Elizabeth Bartells, a criminal justice professor who grew up in Millburn, pointed at the increase of graffiti in town and said it acts as an indicator to criminals that “it’s OK, no one here cares.”

Resident Keith Simons told the panel that his wife was one of the victims of carjacking, on the afternoon of Jan. 31.  He noted that the perpetrator went on to commit two robberies after the carjacking.  He applauded the efforts of the Millburn Police Department in the wake of the incident, but feels that there is much more that can be done to prevent future incidents like this.

Simons asked, “With technology so cheap and surveillance so affordable, once the fixed costs are in place, why do we not have our downtown and the access points to downtown monitored with license plate readers and cameras to at least deter criminals?”

More residents echoed that notion as well as a request for more police presence downtown.

“In downtown Summit, there are always uniformed police officers on bicycles and walking around, and I believe it is a deterrent and it makes people feel safer,” said Karen Bigos, a local businesswoman and property owner.  “I’m constantly looking over my shoulder feeling paranoid and I don’t see any police.  We’ve got to get more presence.”
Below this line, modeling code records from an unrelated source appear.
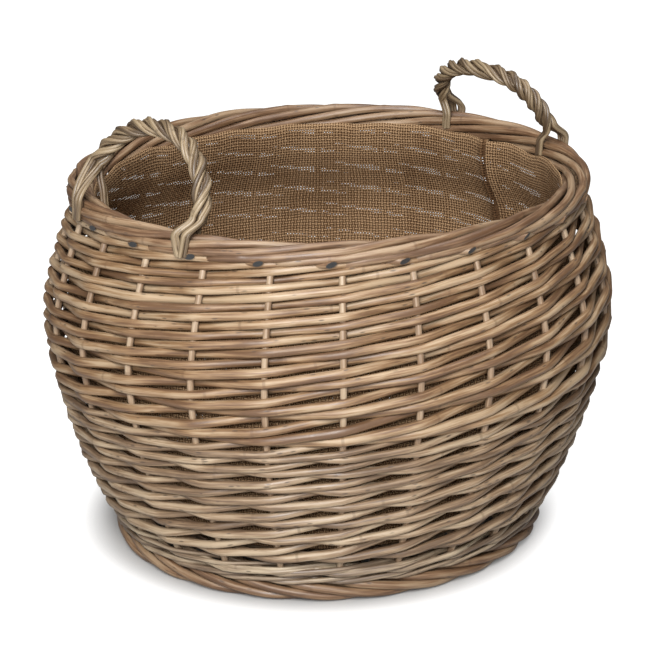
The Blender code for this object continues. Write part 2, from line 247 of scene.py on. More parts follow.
def willow(name, deep, middle, pale, gloss=0.49):
    """Washed willow with its bark off: long fibres, slow blotches, dark flecks and rings at the buds, with
    painted shade where a rod faces away from its outward side.
    """
    finish = bpy.data.materials.new(name)
    finish.use_nodes = True
    tree = finish.node_tree
    shader = tree.nodes["Principled BSDF"]
    bark = put(tree, "ShaderNodeAttribute", attribute_name="bark").outputs["Vector"]
    tone = put(tree, "ShaderNodeAttribute", attribute_name="tone").outputs["Fac"]
    facing = put(tree, "ShaderNodeAttribute", attribute_name="facing").outputs["Fac"]
    cut = put(tree, "ShaderNodeAttribute", attribute_name="cut").outputs["Fac"]

    def stretched(stretch):
        return put(tree, "ShaderNodeVectorMath", {0: bark, 1: stretch}, operation="MULTIPLY").outputs[0]

    def ranged(value, low, high, least=0.0, most=1.0):
        places = {"Value": value, "From Min": low, "From Max": high, "To Min": least, "To Max": most}
        return put(tree, "ShaderNodeMapRange", places, interpolation_type="SMOOTHSTEP").outputs[0]

    def mixed(share, below, above, blend="MIX"):
        return put(tree, "ShaderNodeMix", {0: share, 6: below, 7: above},
                   data_type="RGBA", blend_type=blend).outputs[2]

    def total(first, second, operation="ADD"):
        return put(tree, "ShaderNodeMath", {0: first, 1: second}, operation=operation).outputs[0]

    fibre = put(tree, "ShaderNodeTexNoise",
                {"Vector": stretched((620, 620, 26)), "Scale": 1.0, "Detail": 4.0})
    blotch = put(tree, "ShaderNodeTexNoise", {"Vector": stretched((95, 95, 17)), "Scale": 1.0, "Detail": 3.0})
    fleck = put(tree, "ShaderNodeTexVoronoi", {"Vector": stretched((300, 300, 78)), "Scale": 1.0})
    along = put(tree, "ShaderNodeSeparateXYZ", {0: bark}).outputs[2]
    bud = put(tree, "ShaderNodeTexVoronoi", {"W": along, "Scale": 5.0}, voronoi_dimensions="1D")
    mix = total(total(tone, ranged(blotch.outputs[0], 0.3, 0.7, -0.42, 0.42)),
                ranged(fibre.outputs[0], 0.3, 0.7, -0.34, 0.34))
    ramp = put(tree, "ShaderNodeValToRGB", {0: mix})
    ramp.color_ramp.elements[0].color = deep
    ramp.color_ramp.elements[1].color = pale
    ramp.color_ramp.elements.new(0.5).color = middle
    rare = put(tree, "ShaderNodeSeparateColor", {0: fleck.outputs["Color"]}).outputs[0]
    spot = total(ranged(fleck.outputs["Distance"], 0.30, 0.12), ranged(rare, 0.80, 0.84), "MULTIPLY")
    flecked = mixed(total(spot, 0.75, "MULTIPLY"), ramp.outputs[0], (0.07, 0.045, 0.03, 1))
    ring = ranged(bud.outputs["Distance"], 0.009, 0.004, 0.0, 0.40)
    ringed = mixed(ring, flecked, deep)
    # Painted shade: the colour goes towards the crevice shade colour where the surface faces away from the
    # rod's outward side.
    crevice_shaded = mixed(ranged(facing, -0.20, 0.45, 0.38, 0.0), ringed, PAINTED_CREVICE_SHADE)
    across = put(tree, "ShaderNodeVectorMath", {0: stretched((1, 1, 0))},
                 operation="LENGTH").outputs["Value"]
    ended = mixed(cut, crevice_shaded, mixed(ranged(across, 0.0022, 0.0036), CUT_END, CUT_RIM))
    tree.links.new(ended, shader.inputs["Base Color"])
    shine = ranged(fibre.outputs[0], 0.3, 0.7, gloss - 0.07, gloss + 0.12)
    tree.links.new(shine, shader.inputs["Roughness"])
    shader.inputs["Specular IOR Level"].default_value = 0.90
    height = total(fibre.outputs[0], total(spot, -0.6, "MULTIPLY"))
    bump = put(tree, "ShaderNodeBump", {"Height": height, "Strength": 0.65, "Distance": 0.0004})
    tree.links.new(bump.outputs[0], shader.inputs["Normal"])
    return finish


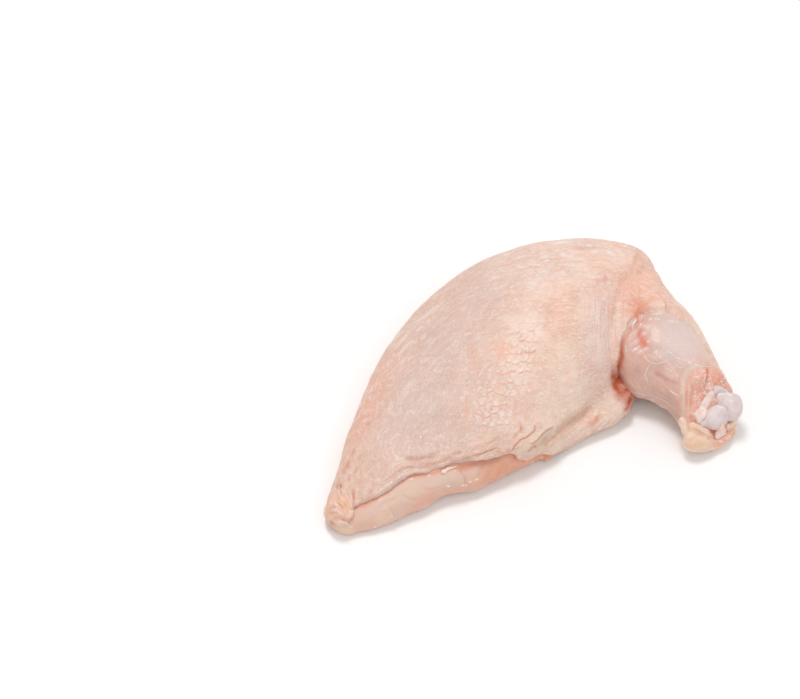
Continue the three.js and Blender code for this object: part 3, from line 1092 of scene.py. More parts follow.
# Skin that reaches further over the meat: where it gathers over the strip's end, and over the
# wing's root.
GATHERED_LOBE = [(498, 436), (505, 447), (511, 450), (511, 455.5), (515.5, 460), (521, 462.3),
    (527, 462.3), (533.6, 458.6), (539, 456.3), (545, 456), (551.5, 455.5), (558, 449), (560, 436),
    (545, 418), (515, 418)]
ROOT_WALL = [(600, 303), (622, 302), (637, 307), (640, 311.5), (636, 314.5), (631.5, 318),
    (629, 323), (628.2, 329), (625.5, 335), (623.2, 341.5), (621.8, 351), (622, 356),
    (620.2, 363.5), (618.4, 368.6), (615, 374.5), (613.4, 381.8), (610, 389), (600, 390),
    (597, 350)]
ARMPIT_CREASE = [(628, 322), (628.2, 329), (625.5, 335.5), (622.8, 341.5), (621.5, 351), (622, 356),
    (619.8, 363.5), (617.8, 368.6), (614.7, 374.5), (613.2, 381.8), (613.9, 387.7)]
# A roll that ties the skin to the meat in the armpit: place and height over each of them.
TIE_ON_SKIN = [(612, 383, -1.0), (613, 389, -1.0)]
TIE_ON_MEAT = [(627, 392.5, -1.0), (631.5, 394, -1.7)]
TIE_RADII = [1.6, 2.0, 1.7, 0.9]
# Where the skin's faces are cut smaller: path and reach.
SKIN_DETAIL = [
    (EDGE_OVER_MEAT, 3.5),
    ([(341, 497), (339, 517)], 6.5),
    ([(516, 452), (545, 436), (580, 414)], 8.0),
]

# Where the whole joint is eased into its real outline: place, reach, and right, up and near.
EASED = [
    (682, 300, 5.0, -1.7, -1.1, 0.0),
    (644, 250, 8.0, 0.6, 0.9, 0.0),
    (590, 242, 14.0, 0.0, 0.7, 0.0),
    (530, 246, 12.0, 0.0, 0.7, 0.0),
    (652, 269, 4.5, 1.3, 0.3, 0.0),
    (669, 287, 4.5, -1.3, -0.7, 0.0),
    (706, 342, 8.0, 0.5, 0.2, 0.0),
    (688, 313, 4.0, -0.5, -0.5, 0.0),
    (352, 416, 10.0, 0.8, -0.2, 0.0),
    (655, 406, 5.0, 0.2, 1.0, 0.0),
    (670, 416, 4.5, 0.4, 1.6, 0.0),
    (338, 478, 14.0, 1.4, -0.3, 0.0),
    (327, 512, 5.0, 1.3, 0.0, 0.0),
]
# The flap in front of the armpit alone.
FLAP_EASED = [
    (560, 447, 4.5, 0.2, 0.0, 2.6),
    (576, 441, 6.0, 0.0, 0.0, 1.8),
    (598, 430, 7.5, 0.0, 0.0, 1.7),
    (618, 421, 5.0, 0.5, 0.0, 2.2),
    (630, 405, 4.0, 0.9, 0.0, 0.6),
    (671, 417, 4.0, 0.2, 0.8, 0.0),
    (681, 431, 4.0, 1.4, 0.7, 0.0),
]
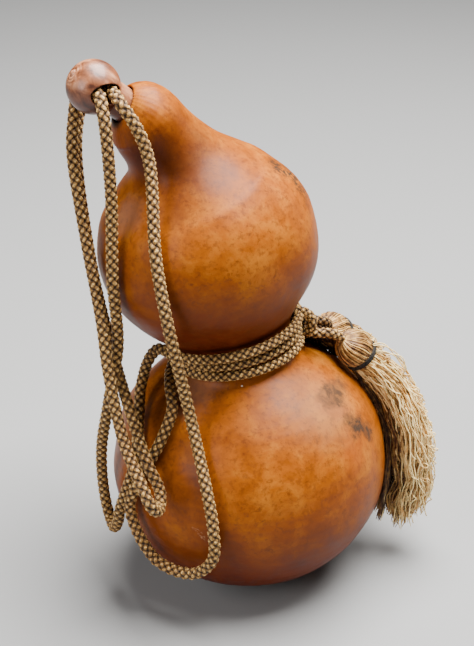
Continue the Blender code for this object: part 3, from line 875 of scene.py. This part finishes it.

Resident Cliff Schoeb said the true problem is the organized crime behind the trafficking of stolen cars, and if demand dried up, the carjacking would stop.  He also noted that Essex County law enforcement should be doing more for the taxes Millburn residents pay to the county.

Acting First Assistant Prosecutor for Essex County Robert Laurino said the they are working in conjunction with the U.S. Federal Prosecutors’ Office on that issue.

“Because it involves multiple jurisdictions and is multinational in scope, the U.S. Attorney’s office is in charge,” Laurino said.

Police Chief Gregory Weber pointed out that Millburn is a very safe town, and he believes that the trio of recent carjackings is an anomaly.  He would like to see more cameras and plate readers, and would add more officers if the budget allowed.